Under President Obama, administrative closure was part of his response to Congress failing to take action to legalize illegal immigrants. Left without a permanent solution, Mr. Obama ordered his aides to find other ways to protect illegal immigrants from deportation through “prosecutorial discretion.”
One answer was the 2012 DACA policy, which not only protected “Dreamers” from deportation but also granted them work permits, Social Security numbers, and some taxpayer benefits, giving them a more firm footing.
For other migrants who didn’t qualify for DACA but still had only low levels of criminal behavior, the Obama administration ordered Homeland Security not to lodge deportation cases against them, and ordered immigration judges to close out their cases without deporting them, when circumstances warranted.
Immigrant-rights groups were still digesting Mr. Sessions’ ruling Thursday evening, but their early reading was grim. They said the attorney general was stripping immigration judges of long-held discretion.
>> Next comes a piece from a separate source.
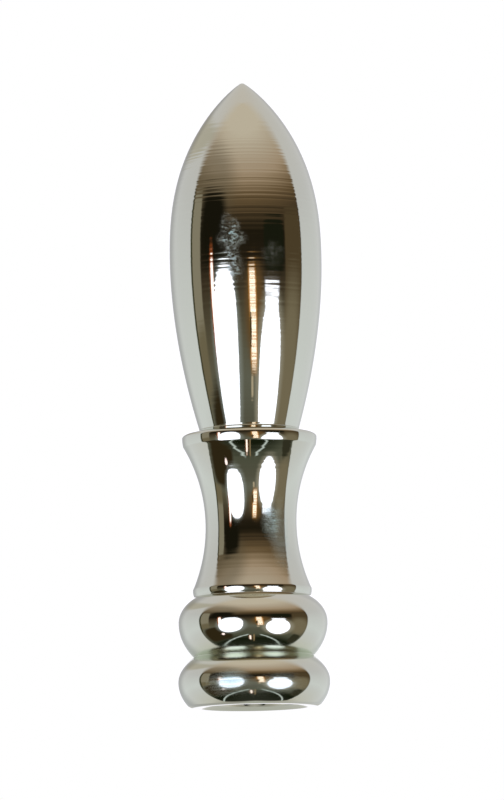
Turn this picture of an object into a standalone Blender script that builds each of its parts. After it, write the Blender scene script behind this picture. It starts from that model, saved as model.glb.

“The decision is bad law, bad policy, and harmful to immigrants and their communities,” said Trina Realmuto, an attorney with the American Immigration Council, who accused Mr. Sessions of showing “anti-immigrant animus.”
The immigration council said Mr. Sessions was not an impartial arbiter and should not have used his attorney general powers to refer Mr. Castro-Tatum’s case to himself for a final ruling.
Even as Mr. Sessions moved to speed up deportations, U.S. Immigration and Customs Enforcement said it’s already arresting and deporting more people in the interior of the country.
Through the first half of fiscal year 2018, ICE arrests were up more than 26 percent, nearly reaching the 80,000 mark. ICE deportations, meanwhile, were up 17 percent.
That’s still well under the rates achieved during the height of the Obama administration, when Mr. Obama earned the label “Deporter-in-Chief” from angry immigrant-rights groups.
But it does suggest changes at Homeland Security to make more migrants eligible for deportation.
Corey Price, assistant director for enforcement and removal at ICE, said under Obama-era policies, they’d been told not to bother with illegal immigrants who didn’t have major criminal records. That’s changed.
“Under this administration we have been asked and told under the executive orders to open that aperture back up,” he said.